Instructing Solicitors: M Law for the Appellant; Aslan Charles Kousetta LLP for the Respondents

Facts

C had brought a claim in libel over a documentary about the Jackson family’s proposed move to Devon. The issues in dispute between the parties in the case were meaning, justification, fair comment, malice, republication and aggravated damages.

Tugendhat J decided that there would be prolonged examination of documents and underlying film footage at trial which could not conveniently be made with a jury, which satisfied the first and second hurdles under s.69. The Judge then, having regard to a number of considerations, decided he should exercise his discretion in favour of trial by judge alone. He said that his mind had wavered during the court of the hearing and that he had ‘not found this case an easy one to decide’.

C appealed.

Issue

Whether the Judge had erred in varying the mode of trial to judge alone, in particular:

(1) Whether the Judge was wrong in his answer to either of the first two questions under s.69 (prolonged examination of documents and convenience), such that C was entitled as of right to trial by jury;

(2) Whether his decision was plainly wrong for other reasons such that the Court of Appeal could interfere with it.

Held

Dismissing the appeal:

(1) Tugendhat J had the benefit of having case managed the case for nearly a year and was due to be the trial judge. He had close familiarity with the case and wide experience in the defamation field. In such circumstances, the court would be slow to interfere with his assessment of the first two questions.

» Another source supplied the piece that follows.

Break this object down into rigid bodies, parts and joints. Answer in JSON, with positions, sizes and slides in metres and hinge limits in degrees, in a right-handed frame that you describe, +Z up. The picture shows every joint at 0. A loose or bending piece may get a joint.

As to the second question, the inconvenience to be considered was that arising from the prolonged examination of documents, not any other form of inconvenience. Further, care should be taken not to give too much independent weight to the increase in time and costs which a jury would involve. Trial by jury will almost always cost more and take longer than the same trial before judge alone, so giving weight to that factor would risk undermining the constitutional importance of the right to trial by jury.

(2) At the discretion stage the Judge was perfectly entitled to give weight to factors such as the possible chilling effect of costs and the desirability of a reasoned judgment. His decision was not plainly wrong.

Comment

It has been some time since the Court of Appeal has provided guidance on the issue of mode of trial in defamation actions. Lord Neuberger MR further refined the principles to be applied under s.69, noting in particular the need for caution when invoking the additional length and costs of a jury trial under the second limb of the test, and reaffirming the constitutional importance of the right to trial by jury.